Приехав в Ленинград, я не сделала больше никаких попыток поправить свою жизнь. Я боялась черной работы как черт ладана, но я боялась и улицы, мне было трудно привыкнуть к мысли, что у меня нет больше дома и мне негде ночевать. И я устроилась в домработницы к инженеру — женщине. Но кто станет держать прислугу, которая привыкла, чтобы за ней самой убирали?..
Я слышала о бродягах, о людях, живущих за счет воровства, спекуляции, грабежей. Слышала только из рассказов и газет, и следовать их примеру никогда, наверное, не пришло бы мне в голову, если бы… Впрочем, об этом после.
Улица любит отверженных. Она принимает их днем и ночью, в жаркое лето и в зимние вьюги. Она принимает всех, особенно женщин, но для меня она все-таки оставалась улицей. Может быть, лучше было бы стать уличной девкой, но я по своей органике, биологии была еще девчонкой, ребенком и скорее бы убила кого-нибудь, нежели допустила до себя мужчину. И вообще, воспитанная на твердых принципах в этом смысле, я тогда и не думала, что можно было бы найти приют вот таким образом.
Я очень устала от бессонных дней и ночей и до того измучилась, что отдала бы многое, чтобы где-нибудь нормально поспать.
…Эту ночь я никогда не забуду. Я шла по городу, не зная, где приткнуться, и вдруг в переулке увидела открытую парадную дверь. Я вошла, даже не посмотрев на табличку, и поняла, что это не жилой дом, а общежитие, потому что за столом дремала женщина-вахтер. Я незаметно, чтобы она не слышала, прошла мимо и оказалась в небольшой комнате, в которой ничего не было, кроме стула, стола, тумбочки и кровати, застланной чистым бельем. Я разделась, укрылась и уснула с мыслью, что ничего страшного нет: встану, закрою комнату и уйду. А потом проснулась от крика: «Как вы сюда попали?!» Комендант быстро установил, что я «чужая», и вызвал милиционера.

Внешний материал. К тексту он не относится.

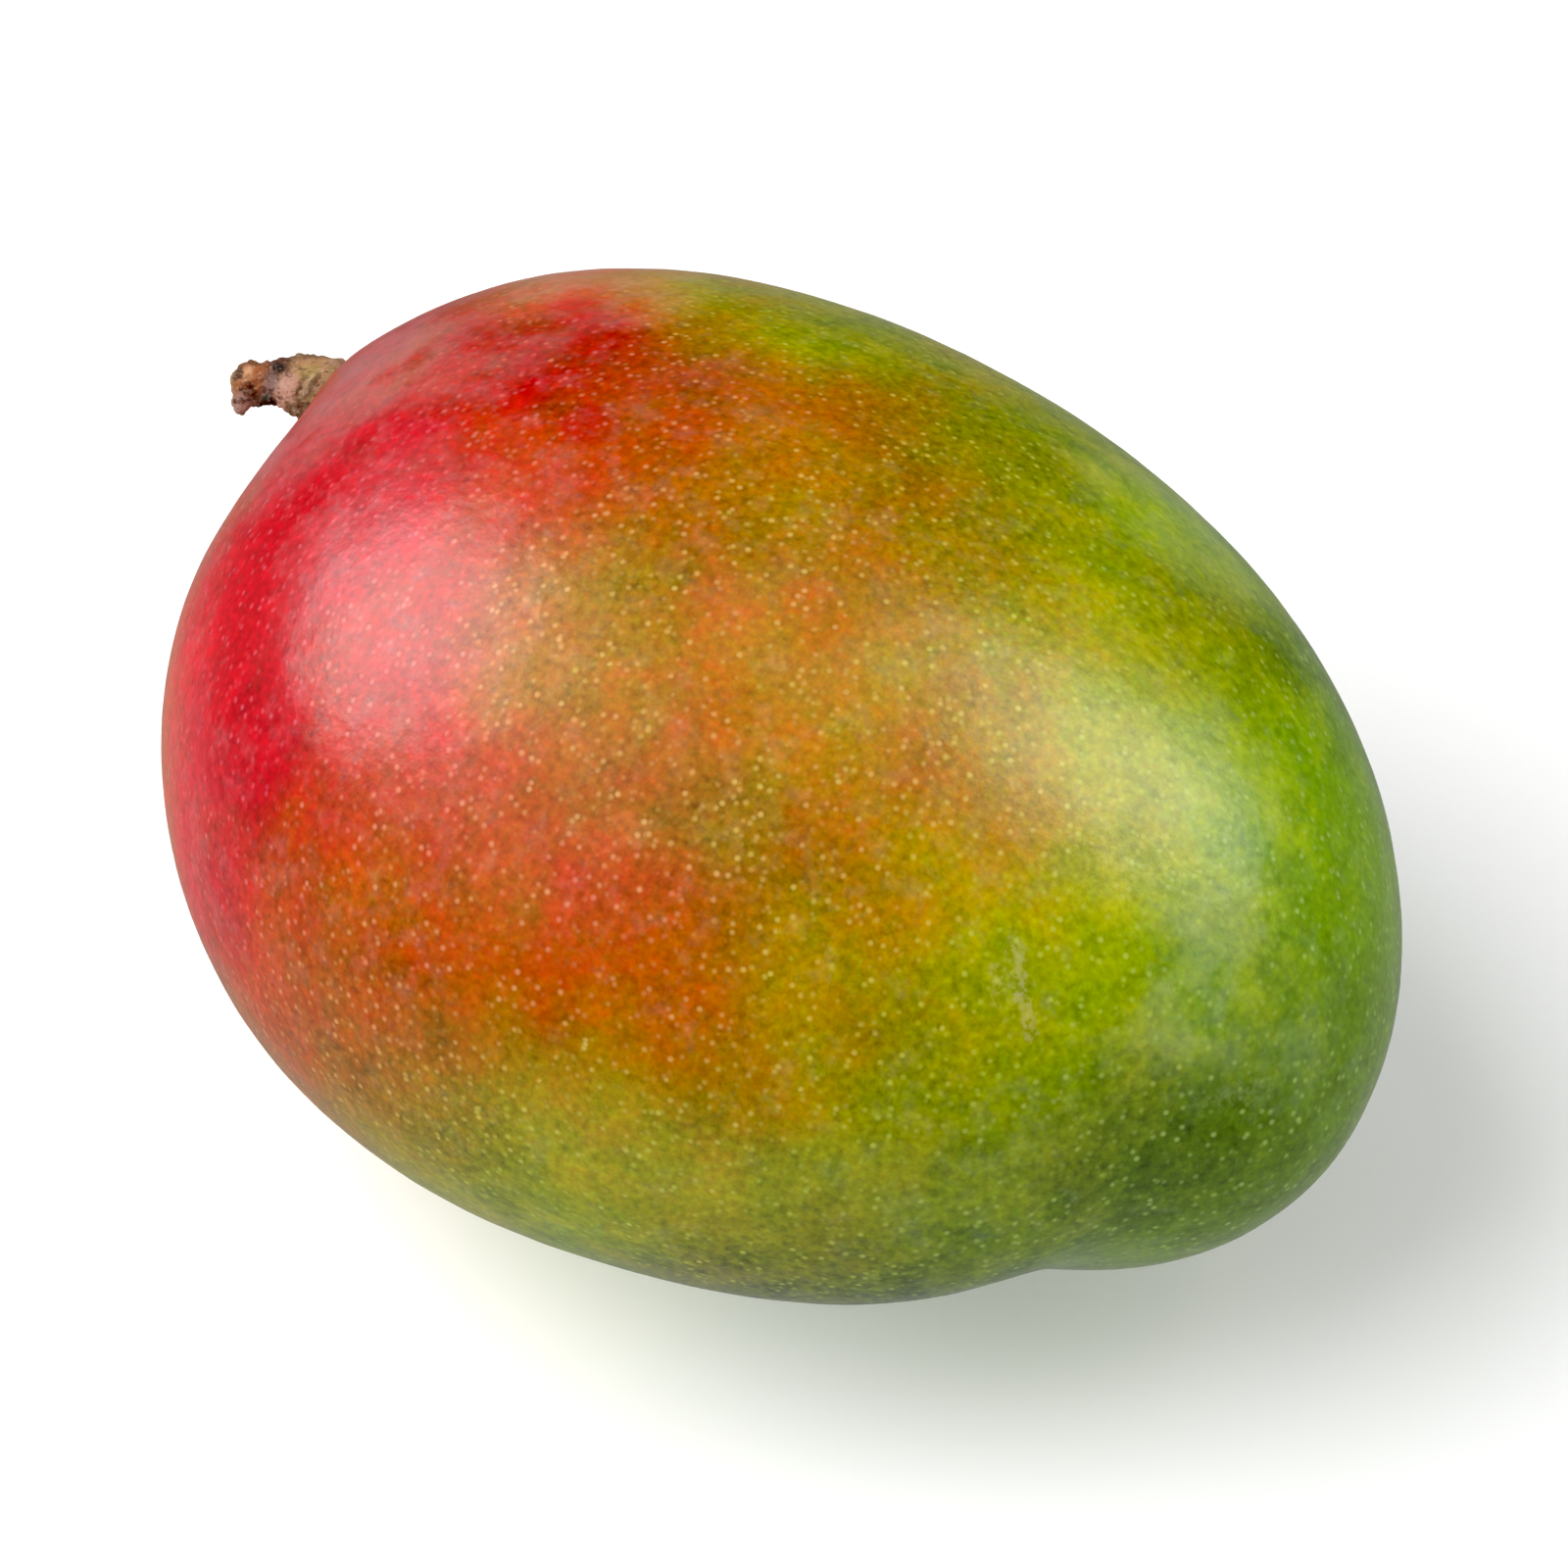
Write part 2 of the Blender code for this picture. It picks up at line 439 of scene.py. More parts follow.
@dataclass(frozen=True)
class SkinFinish:
    """Waxy skin that ripens from green at the beak to crimson at the shoulder, with pale pores.

    Attributes:
        ripe_lon: Longitude of the ripest side in degrees.
        ripe_lat: Latitude of the ripest side in degrees.
        ripe_middle: Ripeness a quarter of the way round from it, nought to one.
        ripe_slope: What is added to that at the ripest side.
        ripe_patches: Places that are riper or greener than their surroundings.
        depth_patches: Places that are lighter or darker, painted shade and rim light among them.
        bloom_and_sheen_patches: Places with more or less of the pale bloom, painted reflection,
            highlight and shade among them.
        scars: Dry scars.
        ripening: Colours of the skin by ripeness.
        bloom_and_sheen_colours: Colours of the bloom and of the painted sheen, by ripeness.
        pore_colours: Colours of the pores by ripeness.
        wander, wander_reach: Wandering of the patches' edges, and how far it goes in metres.
        mottle, mottle_reach: Blotches of ripeness, and how strong they are.
        grain, grain_reach: Fine grain of ripeness, and how strong it is.
        shade, shade_depth: Blotches of light and dark, and how strong they are.
        fleck, fleck_depth: Fine flecks of light and dark, and how strong they are.
        cloud, cloud_depth: Small clouds of light and dark, and how strong they are.
        bloom, bloom_step, bloom_least: Where the bloom is rubbed off, the noise's values between
            which it comes back, and the share that always stays.
        haze, haze_step, haze_share: Bloom that lies everywhere in small clouds, the noise's
            values between which it rises, and its share.
        scar_warp, scar_step: Raggedness of the scars in metres, and the flecks that show them.
        pore_cell, pore_radius: Distance between pores and their radius, in metres.
        pore_core: Share of a pore's radius at full strength.
        pore_share, pore_least, pore_range: Strength of the pores, that of the faintest of them,
            and what the plainest has more.
        stipple, ripple: Fine and broad unevenness of the wax.
        pore_lift, ripple_lift: Heights of the pores and of the ripple against the stipple.
        relief_strength, relief_depth: Strength of the unevenness, and its depth in metres.
        polish, polish_reach: Changes of the gloss from place to place, and how strong they are.
        roughness: Roughness of the wax.
        specular: Strength of its reflection.
    """

    ripe_lon: float = -149.0
    ripe_lat: float = 39.0
    ripe_middle: float = 0.29
    ripe_slope: float = 0.55
    ripe_patches: tuple[Patch, ...] = (
        Patch("crimson shoulder", -150.0, 27.0, 20.0, 0.18),
        Patch("crimson by the stem", -160.0, 41.0, 18.0, 0.2),
        Patch("crimson spur", -131.0, 24.0, 11.0, 0.2),
        Patch("red under the light", -122.0, 40.0, 17.0, 0.06),
        Patch("red flank", -134.0, 12.0, 18.0, 0.18),
        Patch("crimson crown", 168.0, 52.0, 14.0, 0.15),
        Patch("crimson spot", -176.5, 68.6, 5.0, 0.11),
        Patch("dull shoulder", 176.0, 44.0, 15.0, -0.04),
        Patch("orange crown edge", 140.0, 60.0, 15.0, 0.05),
        Patch("green behind the crown", 116.0, 52.0, 24.0, -0.25),
        Patch("olive back", 60.0, 48.0, 26.0, -0.1),
        Patch("brown cheek", -103.0, 61.0, 20.0, -0.19),
        Patch("orange belly", -72.0, 29.0, 16.0, 0.13),
        Patch("olive belly", -76.0, 12.0, 15.0, -0.06),
        Patch("orange streak", -52.0, 21.0, 12.0, 0.08),
        Patch("ochre middle", -36.0, 42.0, 16.0, 0.08),
        Patch("olive middle", -62.0, 44.0, 13.0, -0.05),
        Patch("ochre edge", -18.0, 46.0, 13.0, 0.07),
        Patch("ochre low", -15.0, 34.0, 13.0, 0.09),
        Patch("olive top", -75.0, 78.0, 20.0, -0.09),
        Patch("ochre top", 60.0, 84.0, 14.0, -0.06),
        Patch("olive belly middle", -82.0, 34.0, 12.0, 0.04),
        Patch("green underside", -88.0, -12.0, 26.0, -0.18),
        Patch("red round the stem", 173.0, 26.0, 18.0, 0.16),
    )
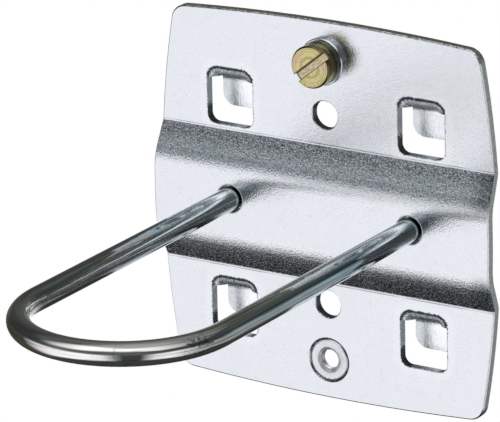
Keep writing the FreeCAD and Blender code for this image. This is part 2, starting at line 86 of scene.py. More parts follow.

В отделении меня допросили, и я рассказала всю правду. Потом ко мне привели двух студенток на очную ставку. Оказывается, в ту ночь в общежитии произошла кража, и меня в ней заподозрили. Меня не посадили тогда, так как не доказали мою вину, но подозрения не сняли. Я вошла в отделение с чистой душой, а вышла оттуда морально подавленной. Я еще не была преступницей, но уже знала, что становлюсь ею и буду воровать. «Все меня считают воровкой, и дома, и в милиции, так почему бы мне не стать ею?» — думала я.
Предоставленная самой себе, я и воровать научилась самостоятельно. У меня не было желания связаться с кем-то, а залезть в карман, ограбить человека, обокрасть квартиру я не умела. Я могла украсть там, где было легко украсть. Таким местом стал институт, где все открыто, все доступно, где можно взять пусть немного, но незаметно. И я стала воровать.
Мои первые преступления были разоблачены мною же самой. Когда мне несколько раз удалось украсть и выйти незамеченной, в моей душе еще протестовал голос человеческого разума, я проклинала себя, чувствовала, что это не для меня, и после нескольких краж не смогла — оставила записку на месте последнего преступления. Меня судили. Против меня не было никаких улик, кроме моего показания. Меня судили без свидетелей, их не было, я сама была свидетелем по своему делу, ибо не видела смысла лгать.
Здорово обвинял меня тогда прокурор, доказывая, что я написала записку, чтобы смягчить свои злодеяния. Адвокат же просил назначить мне экспертизу и доказывал, что таких «странных воров» он не видел, хотя дожил до седин. А я была, пожалуй, самым спокойным человеком среди зрителей, потому что мне было действительно все равно. Меня осудили к лишению свободы, и я приняла это как должное. Уже в тюрьме я попыталась разобраться в том, что произошло, но ничего не нашла. Меня лишь поразили обитатели тюрьмы, и, когда впервые попала в их среду, я ужаснулась и подумала: «Неужели и я такая?» На этот раз сидела недолго. Областной прокурор опротестовал приговор, и меня освободили, заменив лишение свободы годом условно. Но освобождение мне было ни к чему, я знала, что все равно буду воровать, что не хватит у меня сил и настойчивости повернуть все обратно. Так и опускалась, не делая попыток подняться.